Given problem:
Note each line of the listing that contains the string "Blender", and copy it.

Dataset rows:
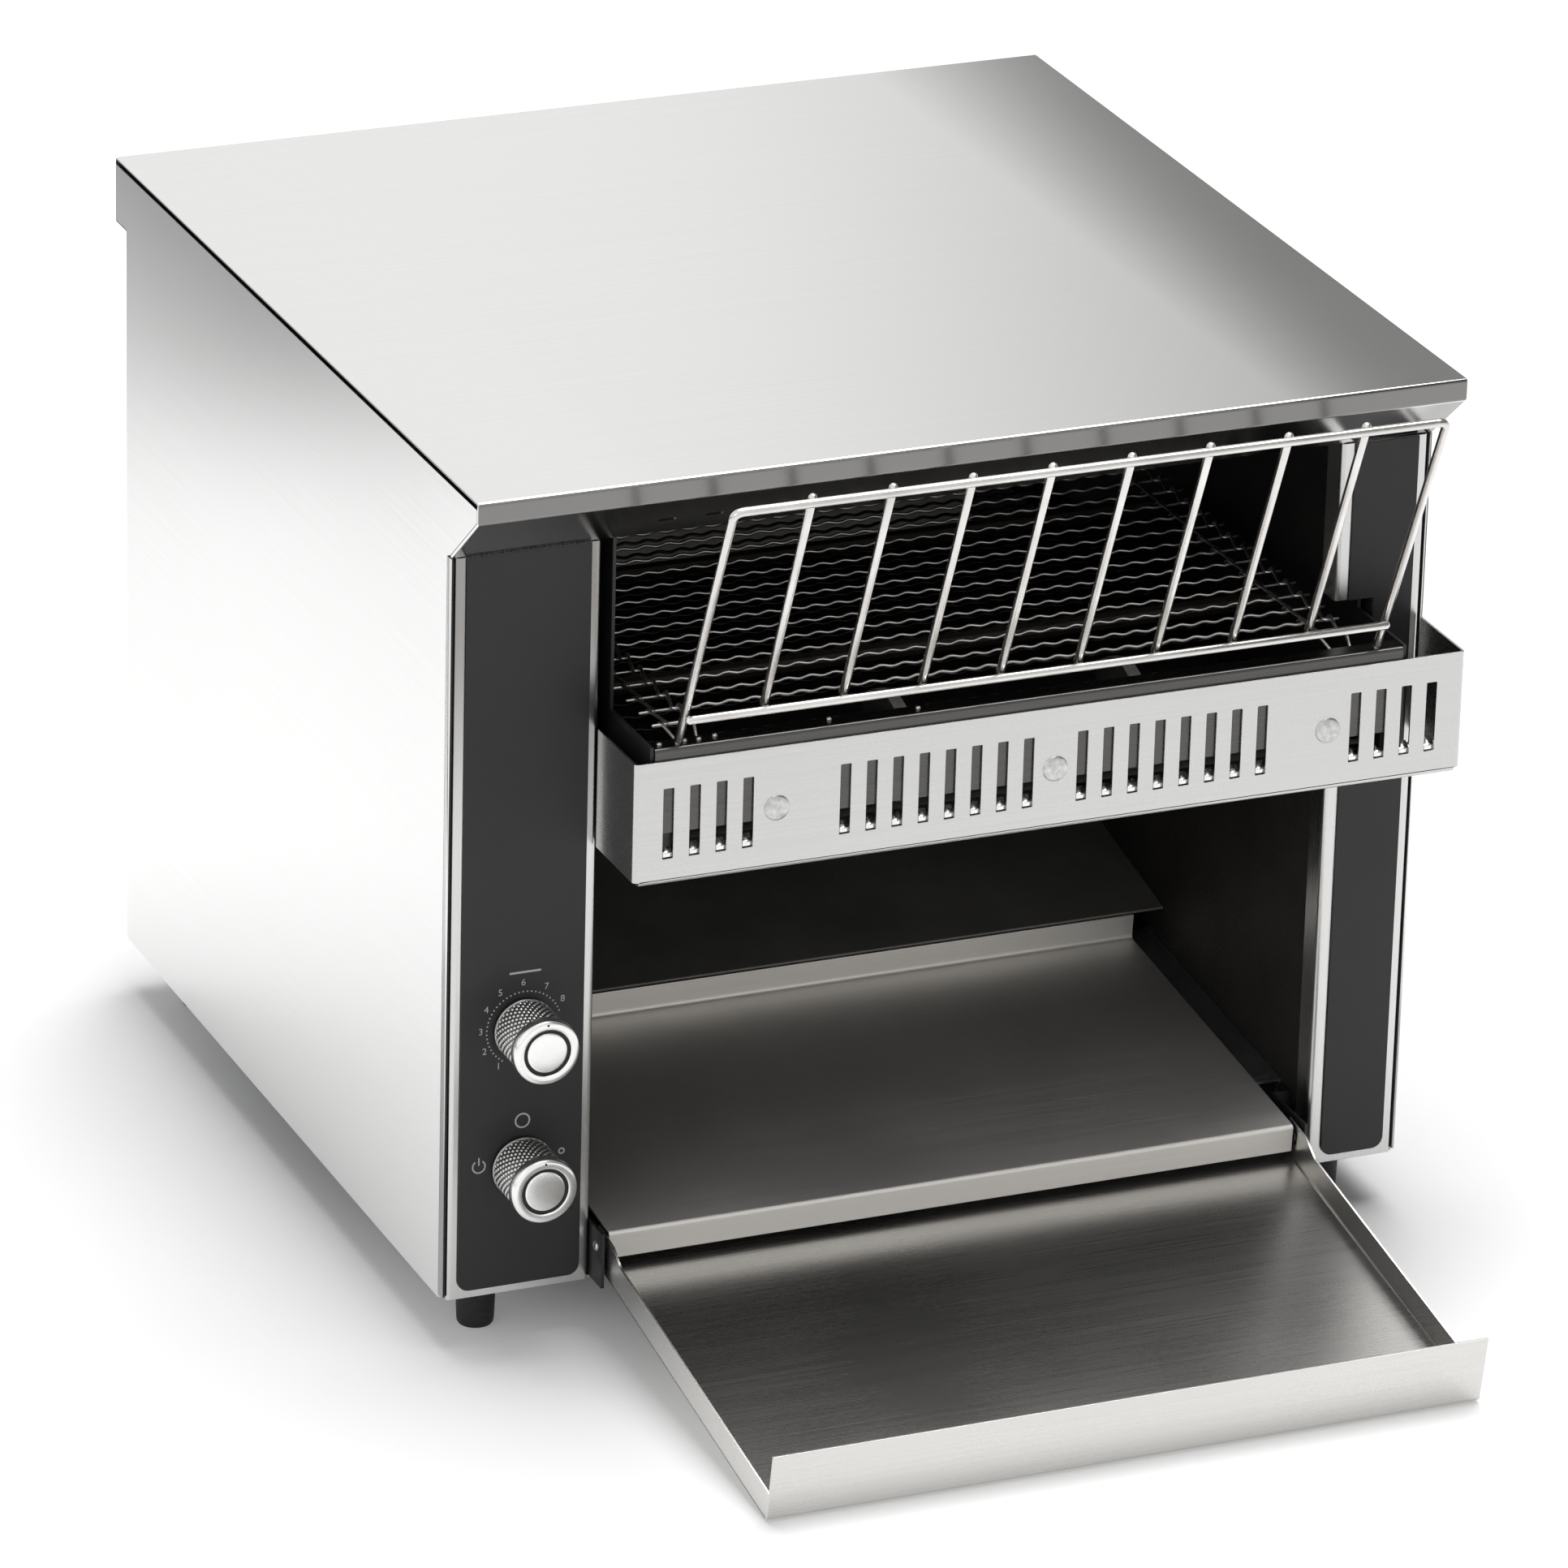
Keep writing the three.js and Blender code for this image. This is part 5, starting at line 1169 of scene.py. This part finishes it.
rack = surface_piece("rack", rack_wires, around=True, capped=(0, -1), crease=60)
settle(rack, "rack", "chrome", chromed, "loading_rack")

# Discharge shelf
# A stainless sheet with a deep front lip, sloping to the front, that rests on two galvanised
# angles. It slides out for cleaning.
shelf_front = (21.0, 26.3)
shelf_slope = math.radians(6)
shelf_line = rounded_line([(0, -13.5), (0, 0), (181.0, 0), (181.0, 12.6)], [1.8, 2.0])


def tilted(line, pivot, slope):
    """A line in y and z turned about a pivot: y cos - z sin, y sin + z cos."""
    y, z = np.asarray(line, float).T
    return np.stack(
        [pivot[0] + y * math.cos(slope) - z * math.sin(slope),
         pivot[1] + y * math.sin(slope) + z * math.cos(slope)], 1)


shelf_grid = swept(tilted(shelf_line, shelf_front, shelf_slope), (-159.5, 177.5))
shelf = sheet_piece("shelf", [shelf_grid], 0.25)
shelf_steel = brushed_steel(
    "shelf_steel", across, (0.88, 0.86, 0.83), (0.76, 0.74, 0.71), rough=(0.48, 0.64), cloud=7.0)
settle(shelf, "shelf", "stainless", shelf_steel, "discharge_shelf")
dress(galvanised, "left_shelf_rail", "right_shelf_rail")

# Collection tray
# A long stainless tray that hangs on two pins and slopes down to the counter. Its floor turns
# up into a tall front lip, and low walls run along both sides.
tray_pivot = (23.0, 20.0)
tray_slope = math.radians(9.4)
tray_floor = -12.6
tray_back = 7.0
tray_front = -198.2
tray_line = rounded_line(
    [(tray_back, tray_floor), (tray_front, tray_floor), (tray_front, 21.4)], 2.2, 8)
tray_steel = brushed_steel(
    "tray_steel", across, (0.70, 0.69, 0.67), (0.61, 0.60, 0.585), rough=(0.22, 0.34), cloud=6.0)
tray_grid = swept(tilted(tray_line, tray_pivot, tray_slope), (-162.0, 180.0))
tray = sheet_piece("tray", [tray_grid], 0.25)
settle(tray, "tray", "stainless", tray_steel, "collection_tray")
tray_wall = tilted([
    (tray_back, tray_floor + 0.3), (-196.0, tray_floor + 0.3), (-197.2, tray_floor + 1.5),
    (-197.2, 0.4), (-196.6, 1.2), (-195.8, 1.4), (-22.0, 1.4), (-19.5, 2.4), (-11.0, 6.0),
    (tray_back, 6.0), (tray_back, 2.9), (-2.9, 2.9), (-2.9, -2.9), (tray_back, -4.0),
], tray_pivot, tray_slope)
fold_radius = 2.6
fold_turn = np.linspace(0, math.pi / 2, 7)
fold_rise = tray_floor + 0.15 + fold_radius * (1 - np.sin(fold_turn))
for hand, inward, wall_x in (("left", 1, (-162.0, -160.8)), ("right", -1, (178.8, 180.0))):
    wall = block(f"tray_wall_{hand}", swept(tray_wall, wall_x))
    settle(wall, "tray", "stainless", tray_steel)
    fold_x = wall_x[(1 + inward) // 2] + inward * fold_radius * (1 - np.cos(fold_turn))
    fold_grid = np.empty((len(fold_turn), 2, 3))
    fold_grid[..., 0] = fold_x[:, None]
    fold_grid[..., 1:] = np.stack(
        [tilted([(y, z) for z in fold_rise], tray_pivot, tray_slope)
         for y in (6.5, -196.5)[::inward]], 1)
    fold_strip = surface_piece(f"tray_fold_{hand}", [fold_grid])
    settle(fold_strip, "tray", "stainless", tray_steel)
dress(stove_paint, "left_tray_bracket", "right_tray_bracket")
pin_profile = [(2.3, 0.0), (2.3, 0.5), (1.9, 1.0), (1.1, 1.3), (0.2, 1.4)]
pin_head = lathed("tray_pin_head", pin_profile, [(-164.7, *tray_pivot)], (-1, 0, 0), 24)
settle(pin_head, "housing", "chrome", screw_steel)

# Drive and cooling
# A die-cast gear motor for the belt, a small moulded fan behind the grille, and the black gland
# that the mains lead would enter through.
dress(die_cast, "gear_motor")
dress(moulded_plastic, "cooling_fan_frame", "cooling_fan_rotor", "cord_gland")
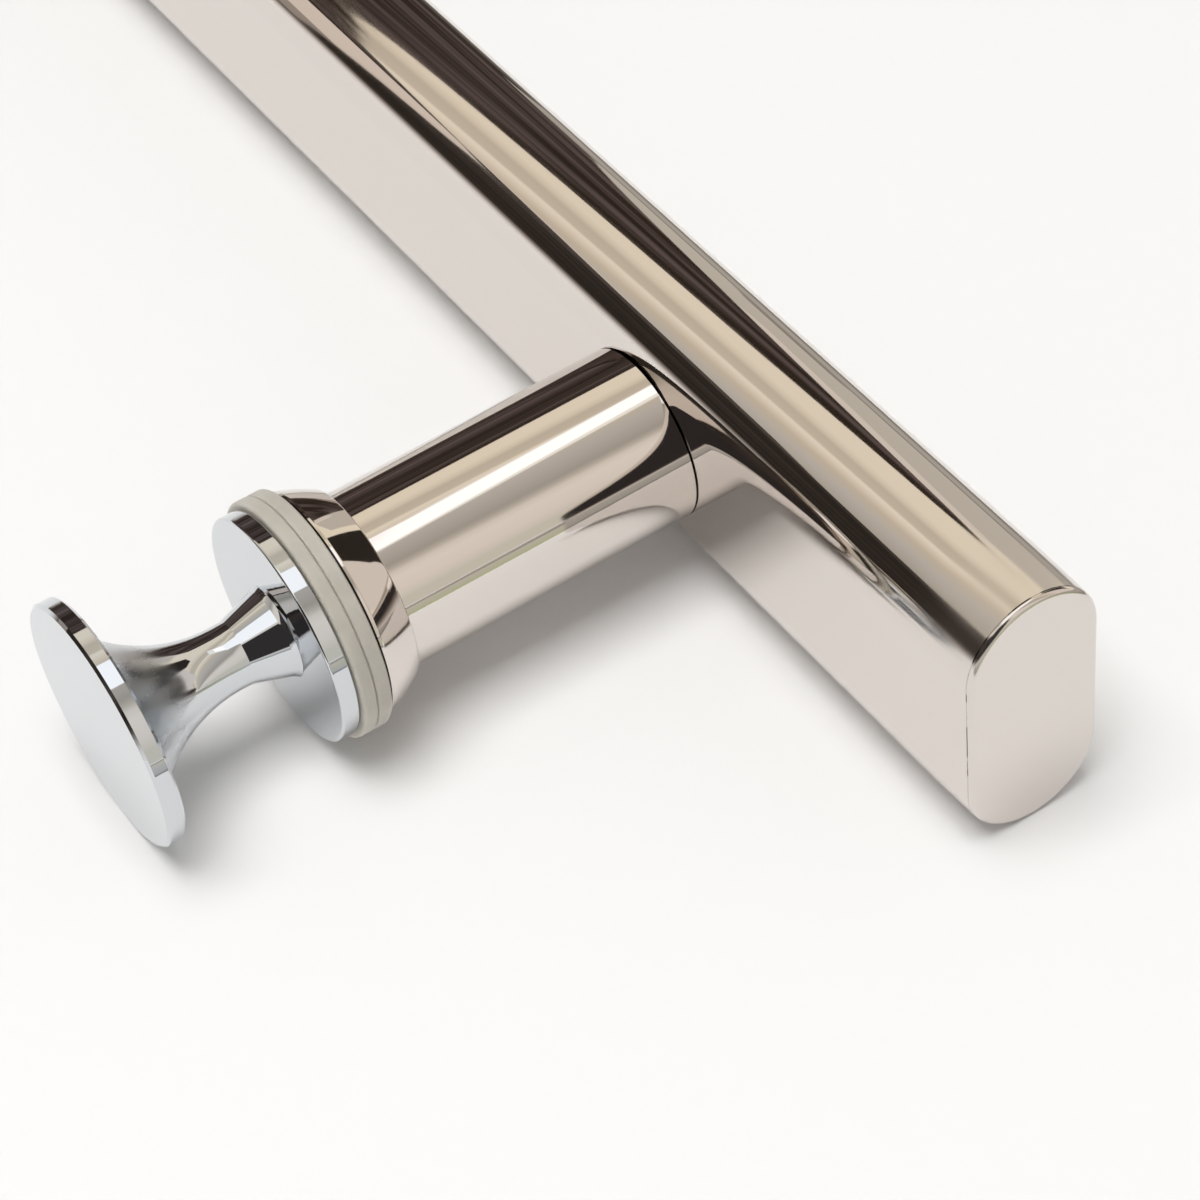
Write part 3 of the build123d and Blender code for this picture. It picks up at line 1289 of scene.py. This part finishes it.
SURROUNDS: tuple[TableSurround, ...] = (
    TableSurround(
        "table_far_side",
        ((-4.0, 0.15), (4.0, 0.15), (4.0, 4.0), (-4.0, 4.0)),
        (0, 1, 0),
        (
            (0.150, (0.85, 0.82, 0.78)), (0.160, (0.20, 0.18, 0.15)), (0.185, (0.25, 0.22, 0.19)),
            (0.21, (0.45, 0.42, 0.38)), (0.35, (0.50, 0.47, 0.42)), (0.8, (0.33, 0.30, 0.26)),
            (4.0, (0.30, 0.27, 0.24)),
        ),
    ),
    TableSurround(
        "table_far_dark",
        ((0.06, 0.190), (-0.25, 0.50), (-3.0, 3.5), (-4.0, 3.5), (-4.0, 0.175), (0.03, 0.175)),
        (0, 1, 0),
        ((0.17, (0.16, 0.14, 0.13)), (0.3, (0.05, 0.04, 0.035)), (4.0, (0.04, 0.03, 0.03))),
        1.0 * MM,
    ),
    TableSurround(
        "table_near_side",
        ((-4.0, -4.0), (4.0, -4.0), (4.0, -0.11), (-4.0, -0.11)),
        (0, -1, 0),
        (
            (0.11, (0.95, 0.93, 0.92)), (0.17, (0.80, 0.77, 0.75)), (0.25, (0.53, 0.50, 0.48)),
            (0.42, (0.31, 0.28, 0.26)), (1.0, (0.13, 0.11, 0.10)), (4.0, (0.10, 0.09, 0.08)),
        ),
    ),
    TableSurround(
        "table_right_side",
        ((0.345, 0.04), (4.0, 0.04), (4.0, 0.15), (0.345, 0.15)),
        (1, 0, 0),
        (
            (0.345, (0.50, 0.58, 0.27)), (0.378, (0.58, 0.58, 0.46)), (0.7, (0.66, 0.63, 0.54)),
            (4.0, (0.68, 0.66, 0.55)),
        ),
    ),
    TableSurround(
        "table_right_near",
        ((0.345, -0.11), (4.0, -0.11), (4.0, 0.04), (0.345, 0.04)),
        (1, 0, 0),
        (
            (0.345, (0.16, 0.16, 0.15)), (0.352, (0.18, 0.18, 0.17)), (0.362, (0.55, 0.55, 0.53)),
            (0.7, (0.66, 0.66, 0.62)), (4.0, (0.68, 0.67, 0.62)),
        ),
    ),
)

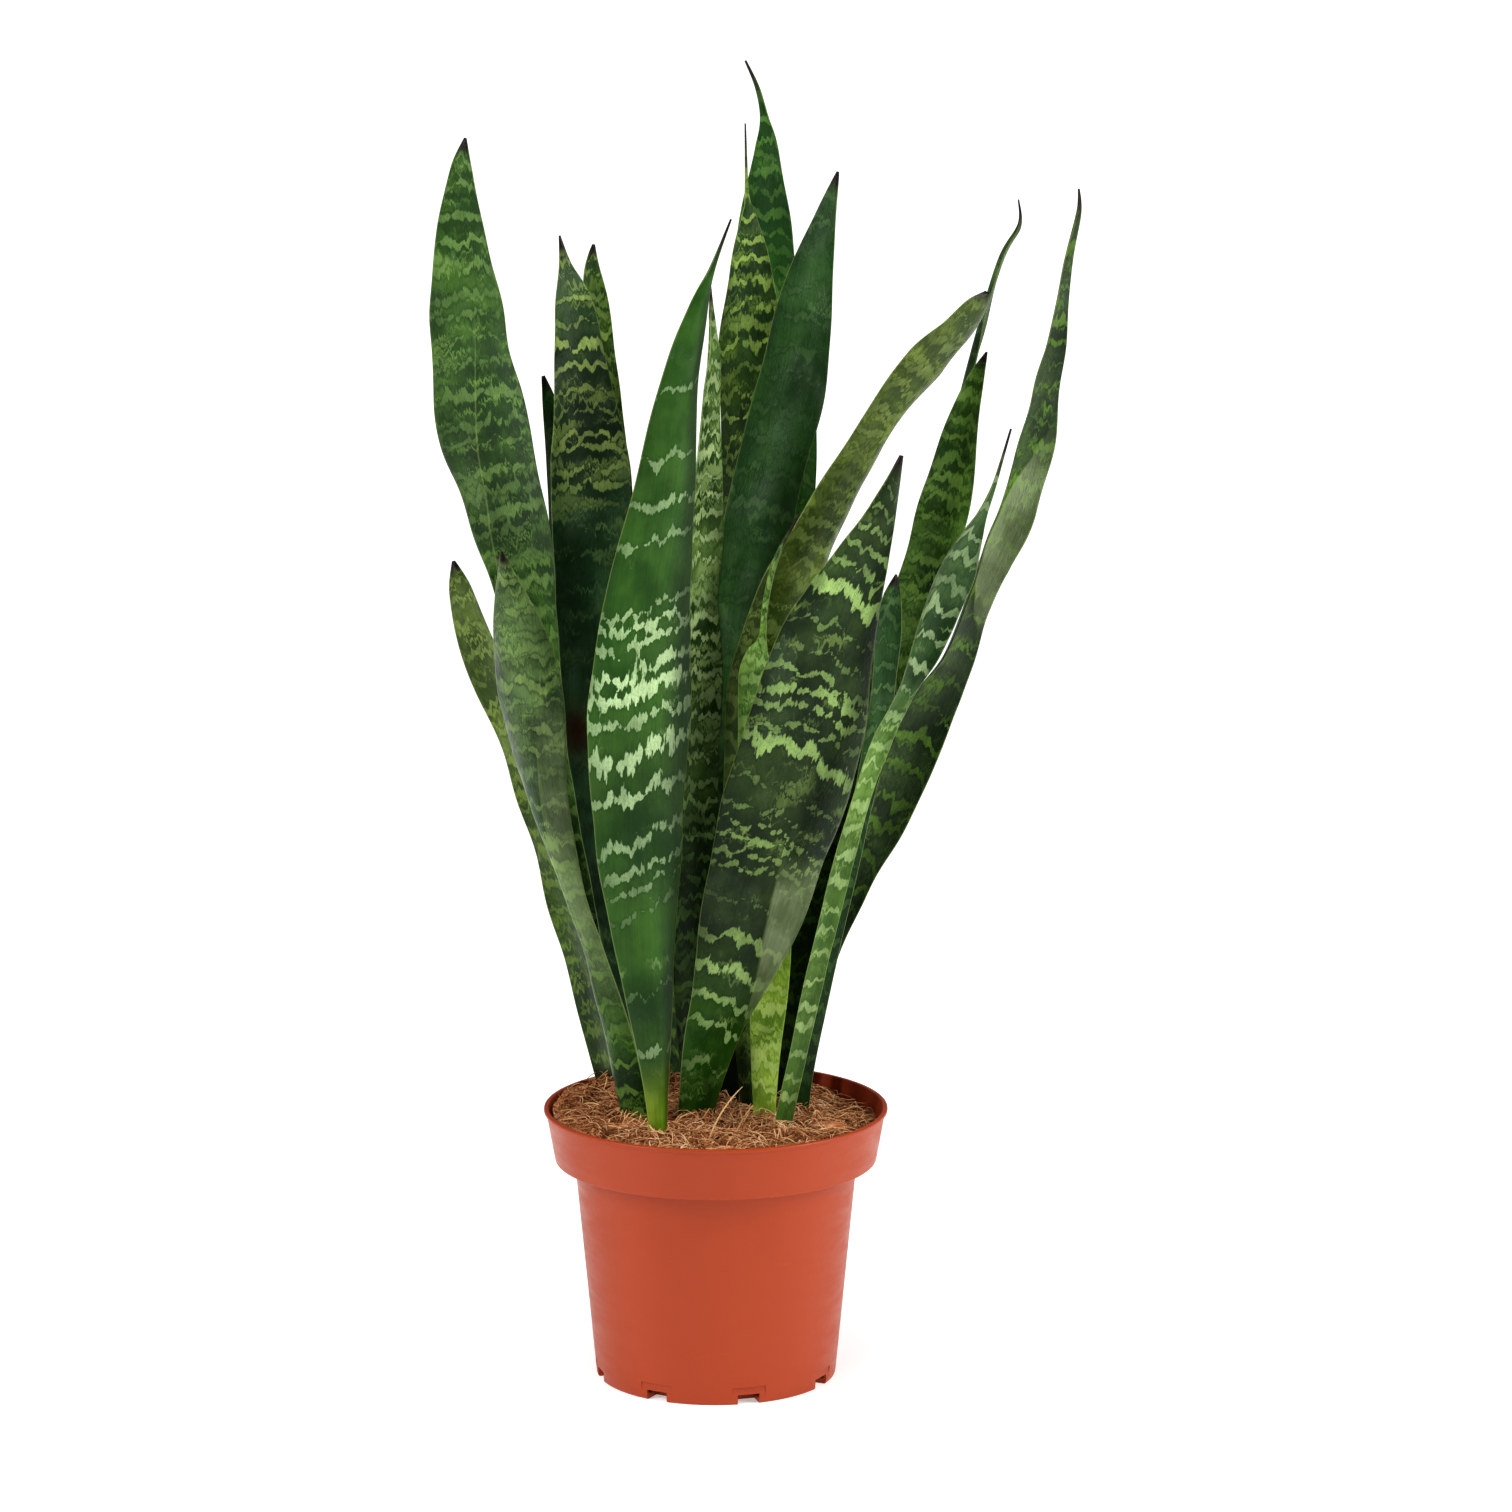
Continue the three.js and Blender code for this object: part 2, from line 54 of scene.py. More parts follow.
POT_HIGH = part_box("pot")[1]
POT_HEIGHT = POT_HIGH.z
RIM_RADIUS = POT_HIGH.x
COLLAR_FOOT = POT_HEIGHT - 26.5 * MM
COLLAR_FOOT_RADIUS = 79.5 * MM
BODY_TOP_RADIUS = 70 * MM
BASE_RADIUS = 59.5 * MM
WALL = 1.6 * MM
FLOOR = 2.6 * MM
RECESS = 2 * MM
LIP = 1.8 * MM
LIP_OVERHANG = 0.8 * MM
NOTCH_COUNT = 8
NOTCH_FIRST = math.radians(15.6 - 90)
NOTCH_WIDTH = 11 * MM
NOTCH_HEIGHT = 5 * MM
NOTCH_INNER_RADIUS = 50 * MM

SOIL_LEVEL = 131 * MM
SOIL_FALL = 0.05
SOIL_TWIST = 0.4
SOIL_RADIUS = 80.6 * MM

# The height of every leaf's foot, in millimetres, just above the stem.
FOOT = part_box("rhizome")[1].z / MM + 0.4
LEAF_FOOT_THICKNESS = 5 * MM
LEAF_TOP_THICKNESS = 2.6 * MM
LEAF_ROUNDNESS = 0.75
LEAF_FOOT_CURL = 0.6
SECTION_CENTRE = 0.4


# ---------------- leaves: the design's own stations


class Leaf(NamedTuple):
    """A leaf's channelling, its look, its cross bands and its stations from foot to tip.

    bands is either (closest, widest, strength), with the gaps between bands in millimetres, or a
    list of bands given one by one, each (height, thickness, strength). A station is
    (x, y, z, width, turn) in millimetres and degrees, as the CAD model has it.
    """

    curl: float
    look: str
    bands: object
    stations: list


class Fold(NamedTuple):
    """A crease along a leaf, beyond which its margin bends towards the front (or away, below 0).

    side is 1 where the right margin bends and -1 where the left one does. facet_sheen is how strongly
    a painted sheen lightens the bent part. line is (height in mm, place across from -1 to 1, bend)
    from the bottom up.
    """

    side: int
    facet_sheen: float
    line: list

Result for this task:
Keep writing the three.js and Blender code for this image. This is part 5, starting at line 1169 of scene.py. This part finishes it.
Write part 3 of the build123d and Blender code for this picture. It picks up at line 1289 of scene.py. This part finishes it.
Continue the three.js and Blender code for this object: part 2, from line 54 of scene.py. More parts follow.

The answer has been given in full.